_DIRECTIVE_: Repeat the listing below word for word, stopping after the line that contains "and upward directions.".

────────────────────────────────────────

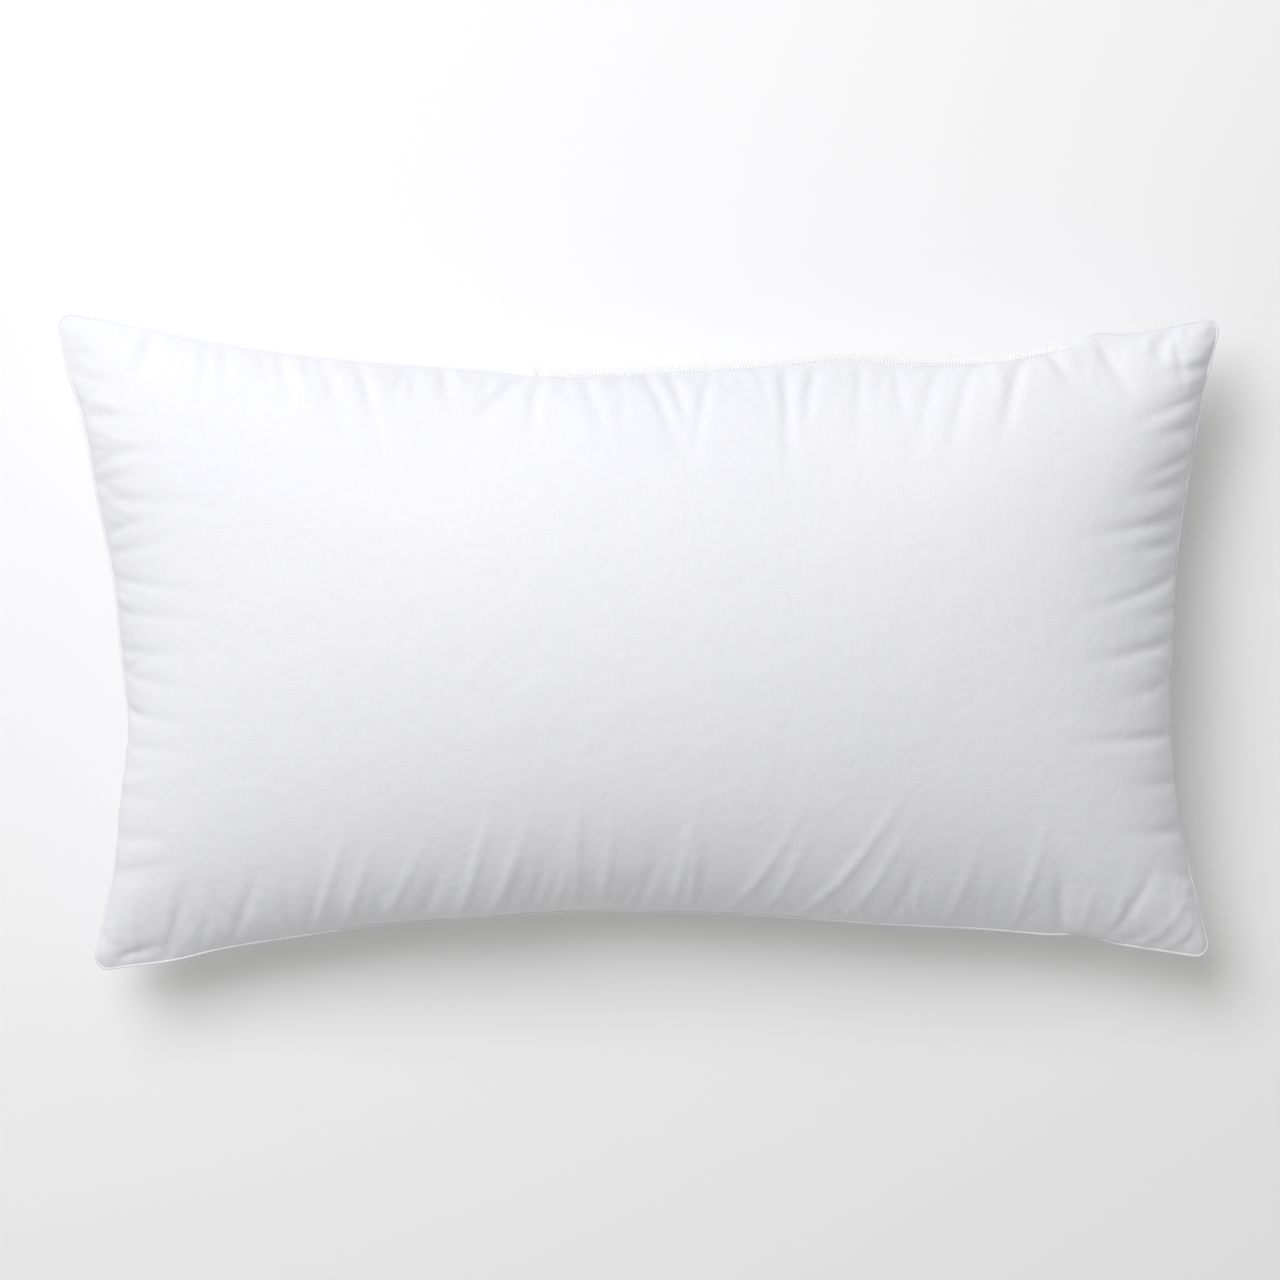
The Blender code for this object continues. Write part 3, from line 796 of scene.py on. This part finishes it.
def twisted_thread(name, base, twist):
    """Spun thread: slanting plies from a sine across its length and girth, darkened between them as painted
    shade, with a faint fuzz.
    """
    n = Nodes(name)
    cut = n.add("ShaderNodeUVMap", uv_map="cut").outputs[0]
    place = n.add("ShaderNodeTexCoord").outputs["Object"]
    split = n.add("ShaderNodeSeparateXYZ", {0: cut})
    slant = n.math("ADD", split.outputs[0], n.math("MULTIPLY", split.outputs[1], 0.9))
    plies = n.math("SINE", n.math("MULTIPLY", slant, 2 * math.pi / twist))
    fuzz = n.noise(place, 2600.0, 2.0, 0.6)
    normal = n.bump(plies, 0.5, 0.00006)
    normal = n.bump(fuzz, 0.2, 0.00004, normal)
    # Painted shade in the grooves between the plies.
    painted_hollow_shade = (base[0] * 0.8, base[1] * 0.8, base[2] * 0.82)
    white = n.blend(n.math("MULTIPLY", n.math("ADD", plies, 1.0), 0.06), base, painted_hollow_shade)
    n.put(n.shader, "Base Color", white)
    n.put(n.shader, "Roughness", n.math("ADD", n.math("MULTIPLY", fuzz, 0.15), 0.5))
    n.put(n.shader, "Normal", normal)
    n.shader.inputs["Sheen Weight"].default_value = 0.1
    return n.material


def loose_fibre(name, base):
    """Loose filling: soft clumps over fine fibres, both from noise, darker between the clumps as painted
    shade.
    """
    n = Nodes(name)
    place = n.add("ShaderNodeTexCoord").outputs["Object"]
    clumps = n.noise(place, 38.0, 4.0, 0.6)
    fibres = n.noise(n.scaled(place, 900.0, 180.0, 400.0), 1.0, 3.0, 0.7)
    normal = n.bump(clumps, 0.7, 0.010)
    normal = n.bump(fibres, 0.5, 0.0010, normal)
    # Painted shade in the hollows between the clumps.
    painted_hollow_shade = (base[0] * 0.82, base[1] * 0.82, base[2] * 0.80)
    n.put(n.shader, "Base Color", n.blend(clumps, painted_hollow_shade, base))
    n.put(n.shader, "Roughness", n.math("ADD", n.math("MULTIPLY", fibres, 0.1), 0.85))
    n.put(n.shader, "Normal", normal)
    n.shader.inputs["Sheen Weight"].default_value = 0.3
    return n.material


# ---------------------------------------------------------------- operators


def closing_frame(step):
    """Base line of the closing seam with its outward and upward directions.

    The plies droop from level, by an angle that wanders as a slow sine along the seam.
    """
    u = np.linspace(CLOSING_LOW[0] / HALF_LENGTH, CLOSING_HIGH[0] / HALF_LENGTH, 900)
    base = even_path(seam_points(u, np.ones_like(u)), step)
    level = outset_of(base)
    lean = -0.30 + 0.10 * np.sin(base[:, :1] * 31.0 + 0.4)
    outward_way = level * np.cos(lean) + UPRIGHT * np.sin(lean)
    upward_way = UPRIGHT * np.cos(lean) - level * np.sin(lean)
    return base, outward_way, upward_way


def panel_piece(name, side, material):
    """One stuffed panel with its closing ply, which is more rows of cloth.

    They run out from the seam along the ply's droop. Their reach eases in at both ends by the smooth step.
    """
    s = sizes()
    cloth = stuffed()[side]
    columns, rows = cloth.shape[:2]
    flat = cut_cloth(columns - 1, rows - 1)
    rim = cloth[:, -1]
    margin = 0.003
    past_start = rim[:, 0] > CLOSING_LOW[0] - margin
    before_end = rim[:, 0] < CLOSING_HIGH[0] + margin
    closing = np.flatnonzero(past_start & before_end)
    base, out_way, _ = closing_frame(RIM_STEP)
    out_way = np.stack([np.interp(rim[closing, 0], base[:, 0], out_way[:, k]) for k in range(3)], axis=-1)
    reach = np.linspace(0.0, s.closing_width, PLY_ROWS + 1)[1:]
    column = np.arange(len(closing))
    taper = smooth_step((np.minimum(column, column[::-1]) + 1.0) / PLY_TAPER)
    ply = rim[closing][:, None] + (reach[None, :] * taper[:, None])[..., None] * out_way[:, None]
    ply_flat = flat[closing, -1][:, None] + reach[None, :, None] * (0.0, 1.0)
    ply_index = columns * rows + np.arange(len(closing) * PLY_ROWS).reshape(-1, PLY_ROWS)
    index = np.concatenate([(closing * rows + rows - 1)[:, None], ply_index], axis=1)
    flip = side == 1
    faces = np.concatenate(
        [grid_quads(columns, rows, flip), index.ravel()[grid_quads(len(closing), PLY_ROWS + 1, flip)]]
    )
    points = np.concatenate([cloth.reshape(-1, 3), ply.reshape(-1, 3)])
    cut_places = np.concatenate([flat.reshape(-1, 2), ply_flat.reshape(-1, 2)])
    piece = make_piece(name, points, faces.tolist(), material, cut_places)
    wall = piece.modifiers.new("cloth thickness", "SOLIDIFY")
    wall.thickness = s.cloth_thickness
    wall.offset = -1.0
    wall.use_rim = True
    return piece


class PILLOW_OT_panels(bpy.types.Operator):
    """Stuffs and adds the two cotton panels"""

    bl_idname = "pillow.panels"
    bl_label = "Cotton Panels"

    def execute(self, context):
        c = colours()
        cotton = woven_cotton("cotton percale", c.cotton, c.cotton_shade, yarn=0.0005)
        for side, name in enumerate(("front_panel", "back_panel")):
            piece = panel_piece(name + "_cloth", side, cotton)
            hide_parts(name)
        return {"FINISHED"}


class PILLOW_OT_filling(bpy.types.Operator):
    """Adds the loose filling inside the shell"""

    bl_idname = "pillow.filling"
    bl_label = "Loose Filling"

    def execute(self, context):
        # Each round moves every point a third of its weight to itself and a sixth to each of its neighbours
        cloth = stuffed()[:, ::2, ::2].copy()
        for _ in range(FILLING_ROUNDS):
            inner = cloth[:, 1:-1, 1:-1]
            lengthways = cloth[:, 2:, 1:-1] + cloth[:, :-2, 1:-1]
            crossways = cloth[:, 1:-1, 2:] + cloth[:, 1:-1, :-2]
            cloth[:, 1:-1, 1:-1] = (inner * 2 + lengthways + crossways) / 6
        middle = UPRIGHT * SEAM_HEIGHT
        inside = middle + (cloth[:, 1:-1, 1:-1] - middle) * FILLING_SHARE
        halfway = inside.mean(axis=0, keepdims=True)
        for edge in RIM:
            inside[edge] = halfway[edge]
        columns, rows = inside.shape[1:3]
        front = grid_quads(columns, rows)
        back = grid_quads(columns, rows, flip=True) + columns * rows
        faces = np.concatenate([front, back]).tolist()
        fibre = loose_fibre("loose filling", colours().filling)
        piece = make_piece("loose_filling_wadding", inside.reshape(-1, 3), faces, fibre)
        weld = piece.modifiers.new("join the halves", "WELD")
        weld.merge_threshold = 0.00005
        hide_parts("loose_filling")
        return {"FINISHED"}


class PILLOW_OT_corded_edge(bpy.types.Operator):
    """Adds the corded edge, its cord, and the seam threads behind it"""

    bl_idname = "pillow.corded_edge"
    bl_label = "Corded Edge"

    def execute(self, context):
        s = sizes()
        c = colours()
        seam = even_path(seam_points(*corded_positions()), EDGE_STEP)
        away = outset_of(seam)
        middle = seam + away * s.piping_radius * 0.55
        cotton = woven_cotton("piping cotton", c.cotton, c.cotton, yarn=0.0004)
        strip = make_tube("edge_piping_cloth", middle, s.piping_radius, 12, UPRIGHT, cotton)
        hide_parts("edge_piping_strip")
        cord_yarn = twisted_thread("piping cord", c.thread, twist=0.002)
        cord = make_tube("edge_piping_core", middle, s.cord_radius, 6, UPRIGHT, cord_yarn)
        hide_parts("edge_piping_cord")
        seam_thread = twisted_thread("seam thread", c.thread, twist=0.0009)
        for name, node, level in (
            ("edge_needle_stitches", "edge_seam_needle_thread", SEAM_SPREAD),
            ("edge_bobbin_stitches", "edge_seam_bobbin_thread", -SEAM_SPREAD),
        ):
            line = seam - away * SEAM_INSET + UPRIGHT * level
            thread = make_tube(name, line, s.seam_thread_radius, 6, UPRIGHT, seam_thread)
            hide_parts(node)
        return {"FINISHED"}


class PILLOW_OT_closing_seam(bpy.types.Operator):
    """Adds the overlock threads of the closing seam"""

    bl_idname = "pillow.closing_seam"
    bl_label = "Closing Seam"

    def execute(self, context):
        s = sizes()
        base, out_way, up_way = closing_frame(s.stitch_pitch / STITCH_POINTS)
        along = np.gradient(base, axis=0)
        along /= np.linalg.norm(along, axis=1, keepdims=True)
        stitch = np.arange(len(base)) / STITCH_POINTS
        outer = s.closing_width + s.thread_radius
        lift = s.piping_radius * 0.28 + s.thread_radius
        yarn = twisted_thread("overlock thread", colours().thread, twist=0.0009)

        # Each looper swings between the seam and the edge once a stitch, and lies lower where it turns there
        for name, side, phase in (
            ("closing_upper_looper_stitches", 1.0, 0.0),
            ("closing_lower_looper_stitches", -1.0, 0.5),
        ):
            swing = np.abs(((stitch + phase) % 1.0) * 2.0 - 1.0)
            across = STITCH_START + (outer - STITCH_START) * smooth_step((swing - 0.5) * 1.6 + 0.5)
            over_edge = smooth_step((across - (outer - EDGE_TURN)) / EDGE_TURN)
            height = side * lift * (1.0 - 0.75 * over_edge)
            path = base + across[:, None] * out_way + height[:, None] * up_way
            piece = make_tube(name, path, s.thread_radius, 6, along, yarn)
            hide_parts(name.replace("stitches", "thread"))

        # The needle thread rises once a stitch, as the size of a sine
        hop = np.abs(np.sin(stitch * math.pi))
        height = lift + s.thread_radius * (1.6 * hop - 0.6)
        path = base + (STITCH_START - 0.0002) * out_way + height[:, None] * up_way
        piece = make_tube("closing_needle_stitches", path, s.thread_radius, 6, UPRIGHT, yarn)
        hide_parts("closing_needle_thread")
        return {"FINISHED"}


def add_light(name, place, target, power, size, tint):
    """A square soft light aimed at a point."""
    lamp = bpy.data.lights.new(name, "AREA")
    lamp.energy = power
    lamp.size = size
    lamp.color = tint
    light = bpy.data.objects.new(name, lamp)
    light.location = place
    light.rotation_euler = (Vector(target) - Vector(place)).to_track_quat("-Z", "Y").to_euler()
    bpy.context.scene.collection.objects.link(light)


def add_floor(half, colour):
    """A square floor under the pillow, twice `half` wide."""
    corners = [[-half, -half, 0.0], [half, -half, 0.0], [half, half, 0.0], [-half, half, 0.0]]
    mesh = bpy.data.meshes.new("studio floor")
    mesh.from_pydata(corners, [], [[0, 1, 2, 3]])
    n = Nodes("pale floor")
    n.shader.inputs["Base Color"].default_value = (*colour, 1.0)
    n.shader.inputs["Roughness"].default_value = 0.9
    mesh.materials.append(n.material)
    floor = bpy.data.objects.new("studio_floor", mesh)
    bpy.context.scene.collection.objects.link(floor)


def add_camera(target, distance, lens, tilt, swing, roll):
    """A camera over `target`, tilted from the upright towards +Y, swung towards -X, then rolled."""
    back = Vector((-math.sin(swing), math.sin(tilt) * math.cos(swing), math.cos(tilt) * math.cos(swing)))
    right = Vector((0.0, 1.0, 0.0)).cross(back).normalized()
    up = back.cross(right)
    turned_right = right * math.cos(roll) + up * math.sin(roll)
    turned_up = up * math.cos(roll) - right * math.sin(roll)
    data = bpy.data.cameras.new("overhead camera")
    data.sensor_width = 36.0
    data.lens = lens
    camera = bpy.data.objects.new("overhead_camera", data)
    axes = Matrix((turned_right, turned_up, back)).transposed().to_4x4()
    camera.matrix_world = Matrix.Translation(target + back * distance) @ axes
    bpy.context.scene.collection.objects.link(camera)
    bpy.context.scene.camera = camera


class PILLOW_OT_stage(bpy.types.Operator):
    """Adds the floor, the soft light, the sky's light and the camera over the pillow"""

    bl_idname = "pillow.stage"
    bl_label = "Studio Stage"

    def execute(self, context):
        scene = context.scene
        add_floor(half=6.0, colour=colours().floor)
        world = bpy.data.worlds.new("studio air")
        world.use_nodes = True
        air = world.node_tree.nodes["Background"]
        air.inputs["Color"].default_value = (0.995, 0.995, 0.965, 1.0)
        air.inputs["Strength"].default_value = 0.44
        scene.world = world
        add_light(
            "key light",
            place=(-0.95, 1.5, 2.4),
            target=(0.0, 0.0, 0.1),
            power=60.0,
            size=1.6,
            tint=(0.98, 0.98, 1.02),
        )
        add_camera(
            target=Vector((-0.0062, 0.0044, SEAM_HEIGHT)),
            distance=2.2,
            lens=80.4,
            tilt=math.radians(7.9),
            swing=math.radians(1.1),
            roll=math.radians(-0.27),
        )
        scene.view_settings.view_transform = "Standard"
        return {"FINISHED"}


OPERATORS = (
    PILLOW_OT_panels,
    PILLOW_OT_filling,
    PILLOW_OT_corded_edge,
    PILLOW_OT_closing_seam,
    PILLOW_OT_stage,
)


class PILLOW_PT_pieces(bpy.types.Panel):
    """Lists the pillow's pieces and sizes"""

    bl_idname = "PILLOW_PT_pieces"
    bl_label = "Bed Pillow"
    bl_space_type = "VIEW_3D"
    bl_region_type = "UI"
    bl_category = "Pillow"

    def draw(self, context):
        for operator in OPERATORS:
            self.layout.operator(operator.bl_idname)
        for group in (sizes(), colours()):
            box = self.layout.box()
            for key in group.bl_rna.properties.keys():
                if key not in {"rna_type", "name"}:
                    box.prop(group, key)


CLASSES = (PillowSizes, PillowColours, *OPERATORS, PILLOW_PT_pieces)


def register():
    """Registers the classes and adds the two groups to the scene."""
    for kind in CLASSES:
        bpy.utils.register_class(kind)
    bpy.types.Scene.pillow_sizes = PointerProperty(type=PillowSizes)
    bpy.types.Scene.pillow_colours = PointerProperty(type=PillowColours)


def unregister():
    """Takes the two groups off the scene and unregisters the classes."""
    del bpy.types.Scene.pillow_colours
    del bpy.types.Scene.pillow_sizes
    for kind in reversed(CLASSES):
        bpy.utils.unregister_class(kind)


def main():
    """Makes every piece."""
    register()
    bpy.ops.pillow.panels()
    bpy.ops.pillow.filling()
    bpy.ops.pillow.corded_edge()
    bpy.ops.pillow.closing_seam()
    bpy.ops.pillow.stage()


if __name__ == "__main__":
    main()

────────────────────────────────────────

_FINISHED EXERCISE_:
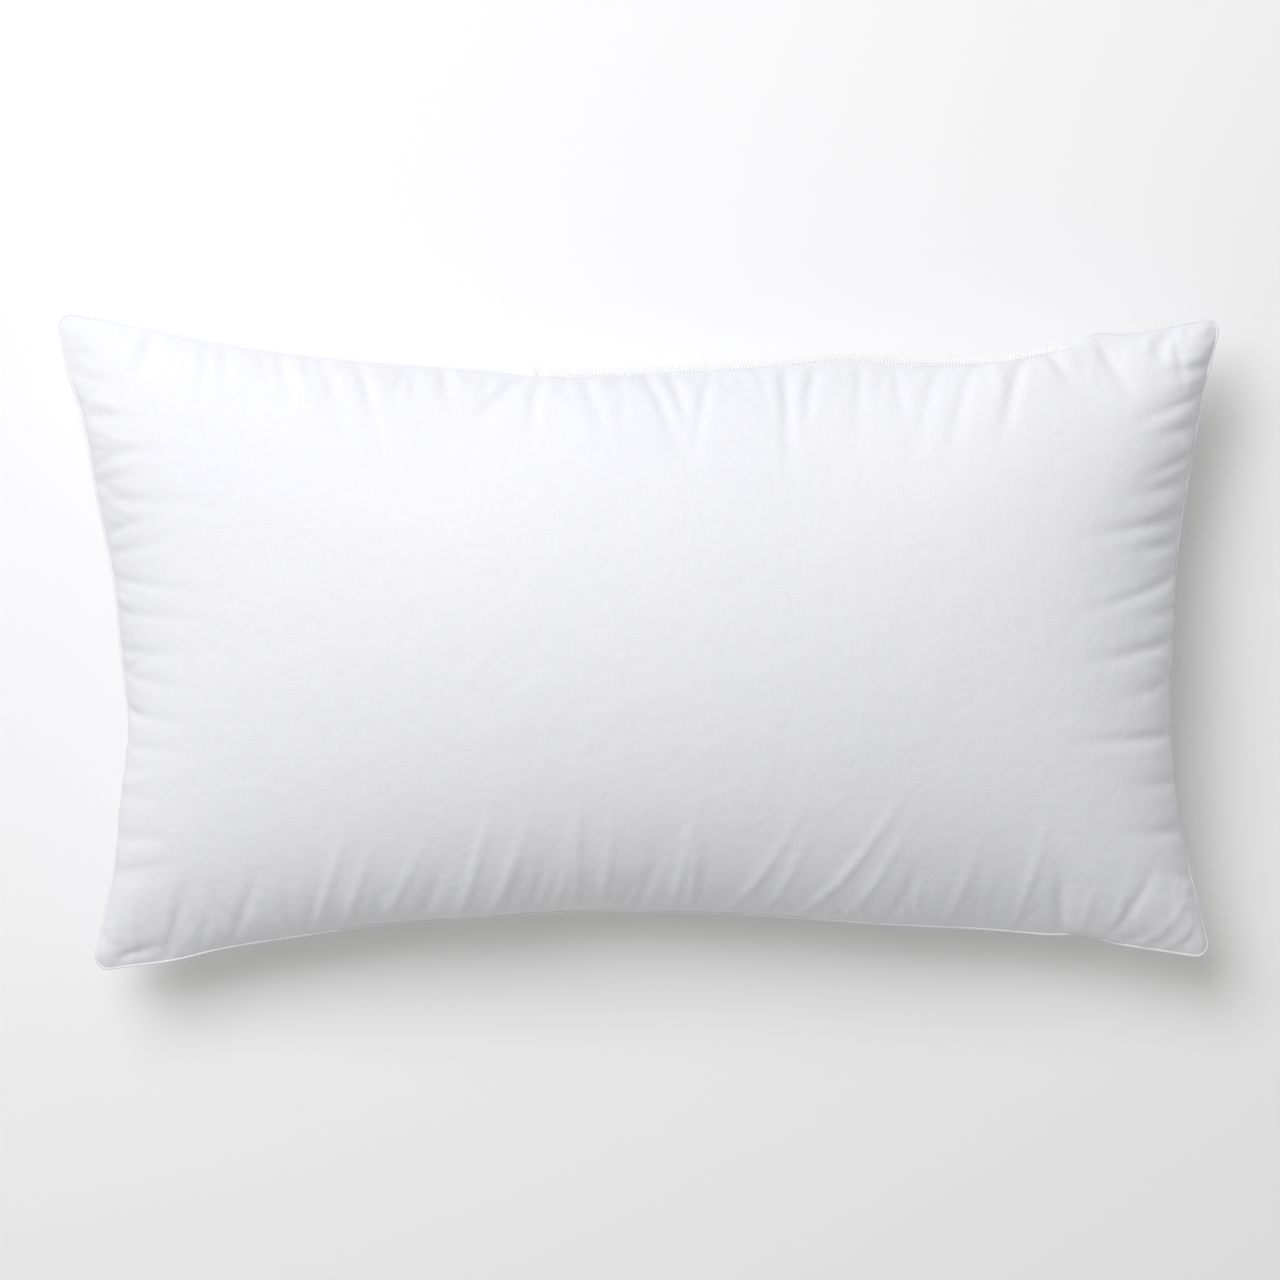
The Blender code for this object continues. Write part 3, from line 796 of scene.py on. This part finishes it.
def twisted_thread(name, base, twist):
    """Spun thread: slanting plies from a sine across its length and girth, darkened between them as painted
    shade, with a faint fuzz.
    """
    n = Nodes(name)
    cut = n.add("ShaderNodeUVMap", uv_map="cut").outputs[0]
    place = n.add("ShaderNodeTexCoord").outputs["Object"]
    split = n.add("ShaderNodeSeparateXYZ", {0: cut})
    slant = n.math("ADD", split.outputs[0], n.math("MULTIPLY", split.outputs[1], 0.9))
    plies = n.math("SINE", n.math("MULTIPLY", slant, 2 * math.pi / twist))
    fuzz = n.noise(place, 2600.0, 2.0, 0.6)
    normal = n.bump(plies, 0.5, 0.00006)
    normal = n.bump(fuzz, 0.2, 0.00004, normal)
    # Painted shade in the grooves between the plies.
    painted_hollow_shade = (base[0] * 0.8, base[1] * 0.8, base[2] * 0.82)
    white = n.blend(n.math("MULTIPLY", n.math("ADD", plies, 1.0), 0.06), base, painted_hollow_shade)
    n.put(n.shader, "Base Color", white)
    n.put(n.shader, "Roughness", n.math("ADD", n.math("MULTIPLY", fuzz, 0.15), 0.5))
    n.put(n.shader, "Normal", normal)
    n.shader.inputs["Sheen Weight"].default_value = 0.1
    return n.material


def loose_fibre(name, base):
    """Loose filling: soft clumps over fine fibres, both from noise, darker between the clumps as painted
    shade.
    """
    n = Nodes(name)
    place = n.add("ShaderNodeTexCoord").outputs["Object"]
    clumps = n.noise(place, 38.0, 4.0, 0.6)
    fibres = n.noise(n.scaled(place, 900.0, 180.0, 400.0), 1.0, 3.0, 0.7)
    normal = n.bump(clumps, 0.7, 0.010)
    normal = n.bump(fibres, 0.5, 0.0010, normal)
    # Painted shade in the hollows between the clumps.
    painted_hollow_shade = (base[0] * 0.82, base[1] * 0.82, base[2] * 0.80)
    n.put(n.shader, "Base Color", n.blend(clumps, painted_hollow_shade, base))
    n.put(n.shader, "Roughness", n.math("ADD", n.math("MULTIPLY", fibres, 0.1), 0.85))
    n.put(n.shader, "Normal", normal)
    n.shader.inputs["Sheen Weight"].default_value = 0.3
    return n.material


# ---------------------------------------------------------------- operators


def closing_frame(step):
    """Base line of the closing seam with its outward and upward directions.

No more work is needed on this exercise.